Warriors of Heaven and Earth is NOT just a swordfighting action movie, nor is it a martial arts, "Wire-Fu," movie. What Warriors IS is a dramatic story with well rounded characters that has some fantastic action/fight sequences. Actually, I'd say that this movie, in some respects, reminded me of a more dramatic Indiana Jones movie. All the visual splendor is there, all the adventure and excitement and peril is there as in an Indiana Jones movie, and there's even a bit of the supernatural like an Indiana Jones movie. Where it departs from Indiana Jones is in the drama department.
The script for Warriors of Heavan and Earth is very, very good. Many characters are fleshed out and well rounded, the plot makes sense, and the pacing is excellent throughout. This is a touching movie, as the two main characters who are supposed to fight to the death learn to respect and even like each other - but it's not done in a forced or unnatural way. It's done slowly, with their actions providing the foundation for the respect and admiration they develop for each other.
The Amazon.com review mentions Warriors being a bit of a Western, showing more than a little John Ford (particularly The Searchers), and that is absolutely true. Director He Ping (or Ping, He, if you prefer) definitely channeled both John Ford and Akira Kurosawa while he was making this movie. Sure, there are bits of Spielberg and Yimou Zhang (or Crouching Tiger era Ang Lee), but those bits are kept to a minimum, and work to great effect WITH the John Ford and Akira Kurosawa elements.
Now, maybe comparing ANY director to John Ford and/or Akira Kurosawa is unfair. I don't think any director is going to live up to those comparisons, but in this case you can see the clear inspiration for He Ping's work on Warriors of Heaven and Earth.
The DVD itself is very good, with excellent picture and sound quality, multiple language audio tracks, a nice, "Making Of," documentary, and several trailers for this and other films of interest.
If you haven't seen an Asian movie, but like Westerns or historical epics, this would be a great film to start with. If you are already a fan of Asian Cinema, then I think from reading my review and the others already here you've got a good idea of what this movie is like.
Not only for those interested in Asian cinema...
M. B. Alcat | Los Angeles, California | 09/12/2006
(4 out of 5 stars)
"My brother told me I should watch "Warriors of Heaven and Earth" (2003). Truth to be told, I was somewhat sceptic, as his taste in movies is somewhat different to mine. All the same, I must say that in this case he was right.
This film is quite original, due to the fact that it is set in 7th-century China, but at times seems like a Western. To make it a little stranger, there are some supernatural elements that fit the plot and make this movie something that you are not likely to forget.
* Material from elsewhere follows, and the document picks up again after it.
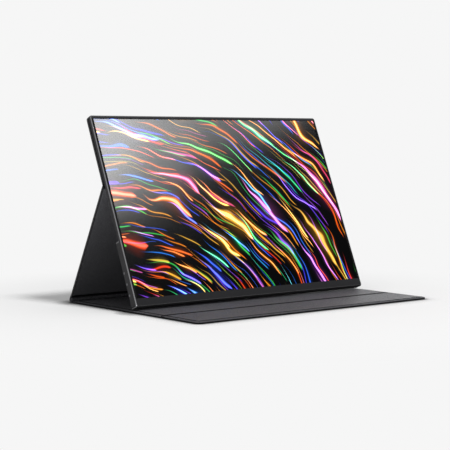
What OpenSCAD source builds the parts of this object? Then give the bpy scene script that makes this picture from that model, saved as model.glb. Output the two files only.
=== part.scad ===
// Portable monitor standing in its folding cover.
// X runs across the screen, +Y points away from the viewer and Z is up.
// The origin is on the table, at the middle of the cover's width and depth.
// The monitor's own pieces are drawn upright, as [across, depth from the front face, height],
// and on_monitor() leans them back. The cover's panels are drawn lying flat, outside down.

/* [Monitor] */
// Width of the monitor
monitor_w = 353; // [300:1:430]
// Height of the monitor along its face
monitor_h = 230; // [205:1:280]
// Thickness of the upper part
thin_t = 4.5; // [4.3:0.1:6]
// Thickness at the hump
hump_t = 9.8; // [9.2:0.1:12]
// Height of the hump
hump_h = 78.5; // [77:0.5:96]
// Lean of the screen back from upright, in degrees
tilt = 23; // [18:0.25:28]
// Radius of the monitor's four corners
corner_r = 3; // [2:0.5:5]
// Black border beside the lit area
side_bezel = 4.15; // [3.6:0.05:8]
// Black border over the lit area
top_bezel = 4.3; // [3.8:0.1:8]
// Matt strip under the lit area
chin_h = 10.3; // [9:0.1:14]
// Bright bevel round the front edge
bevel = 1.1; // [0.5:0.1:1.2]

/* [Cover] */
// Thickness of each stiff panel
panel_t = 2.8; // [2.3:0.1:3.4]
// How far the cover passes the monitor at each side
cover_lip = 0.5; // [0.4:0.1:3]
// Extra depth of the cover over the monitor's height, for the spine
spine_allowance = 10; // [8:0.5:16]
// Length of the panel held to the monitor's back
upper_len = 83; // [60:1:120]
// Length of the front flap, from the crease to the front edge
flap_len = 62.2; // [40:0.1:75]
// Distance from the front edge to the monitor's bottom edge
stand_front = 117; // [100:1:125]
// Radius of the flap's front corners
flap_corner_r = 6; // [3:0.5:10]
// Radius of the upper panel's top corners
upper_corner_r = 4; // [2:0.5:8]
// Turned border round each panel's lining
rim_w = 1.8; // [1:0.1:3]
// Soft band beside the rounded fold
soft_band = 6.5; // [4:0.5:9]

/* [Controls and ports] */
// Radius of a button
button_r = 1.45; // [1.2:0.05:1.6]
// How far a button stands out of the side
button_out = 0.35; // [0.2:0.05:0.4]
// Travel of a button
button_travel = 0.4; // [0.2:0.05:0.45]
// Height of the lowest button up the side
button_low = 15.8; // [13:0.1:17]
// Distance from one button to the next
button_pitch = 13; // [10:0.1:14]
// Height of the status light up the side
light_h = 65; // [60:0.5:68]
// Radius of the audio socket's bore
jack_r = 1.8; // [1.75:0.05:1.85]

/* [Hidden] */
$fn = 48;
fit = 0.1;          // clearance between pieces that are assembled together
soft_gap = 0.3;     // clearance between soft pieces and their neighbours
film_gap = 0.05;    // clearance between stacked films

// Cover, seen from the side
cover_w = monitor_w + 2 * cover_lip;
cover_depth = monitor_h + spine_allowance;
front_y = -cover_depth / 2;
crease_y = front_y + flap_len;
crease_gap = 0.15;
fold_r = panel_t;
fold_y = cover_depth / 2 - fold_r;
seat_z = panel_t + soft_gap;              // height of the rear fold's axis and of the monitor's bottom edge
base_end_y = fold_y - fold_r - soft_gap;
stiff_end_y = base_end_y - soft_band;
skin_t = 0.5;
lining_t = 0.5;
board_t = panel_t - skin_t - lining_t;
soft_t = 1.4;
fold_rim = 0.8;

// The triangle: foot of the prop, top fold and monitor's bottom edge
seat_y = front_y + stand_front;
upper_face_w = thin_t + soft_gap + panel_t;
rise = monitor_h - upper_len;
top_fold_y = seat_y + rise * sin(tilt) - (hump_t - upper_face_w) * cos(tilt);
top_fold_z = seat_z + rise * cos(tilt) + (hump_t - upper_face_w) * sin(tilt);
chord = norm([fold_y - top_fold_y, top_fold_z - seat_z]);
prop_len = sqrt(chord * chord - panel_t * panel_t);
prop_angle = atan2(top_fold_z - seat_z, fold_y - top_fold_y) - asin(panel_t / chord);
prop_start = fold_r + soft_gap;

// Monitor casing
half_w = monitor_w / 2;
side_wall = 1.5;
inner_r = 0.8;        // radius of the casing's inner corners
back_wall = 0.9;
thin_wall = 1.2;
seam_w = 2.9;
cavity_x = half_w - side_wall;
cavity_back = hump_t - back_wall;
back_bevel = 1;
thin_bevel = 0.8;
cavity_top = hump_h - 1.2;

// Display stack, as depths from the front face
bezel_t = 0.35;
polarizer_t = 0.15;
glass_t = 0.5;
film_t = 0.15;
guide_t = 0.6;
tray_t = 0.25;
front_pol_w = bezel_t + film_gap;
glass_w = front_pol_w + polarizer_t;
rear_pol_w = glass_w + glass_t;
prism_w = rear_pol_w + polarizer_t + film_gap;
diffuser_w = prism_w + 2 * film_t;
guide_w = diffuser_w + film_t + film_gap;
reflector_w = guide_w + guide_t;
tray_w = reflector_w + film_t + film_gap;
tray_back = tray_w + tray_t;
lip_t = 0.2;
panel_x = cavity_x - 0.65;
panel_low = 4.3;
panel_top = monitor_h - side_wall - 2 * fit;
frame_rib = 1.2;
film_x = panel_x - lip_t - frame_rib - fit;
film_low = 9.5;
film_top = panel_top - lip_t - frame_rib - fit;
strip_t = 0.3;
lamp_size = [3, guide_t - 2 * film_gap, 2.5];
lamp_pitch = 5.8;
lit_x = half_w - side_bezel;
lit_top = monitor_h - top_bezel;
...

One of the main characters is a Japanese warrior (Kiichi Nakai) that has been in the service of the Chinese Emperor for a very long time, and that just wants to fulfill his last task before returning home. Unfortunately for him, that implies finding and killing a Chinese outlaw (Wen Jiang) that used to be a soldier, but that was condemned to death when he refused to kill a group of women and children. The two warriors play a game of cat and mouse, but decide to make a short truce in order to defend a caravan carrying a holy object, that is being attacked by bandits that want to steal it.
There are plenty of well-choreographed fights, but also opportunity to think about themes such as duty and honour. You will also appreciate the beautiful scenery of the Gobi Desert, and the brilliance with which the director (He Ping) was able to tell this story.
From my point of view, this is not a film that will only please those highly interested in Asian cinema. I think that everybody that is fond of an entertaining movie will appreciate "Warriors of Heaven and Earth", even though those who like epic films will certainly like it more. Recommended!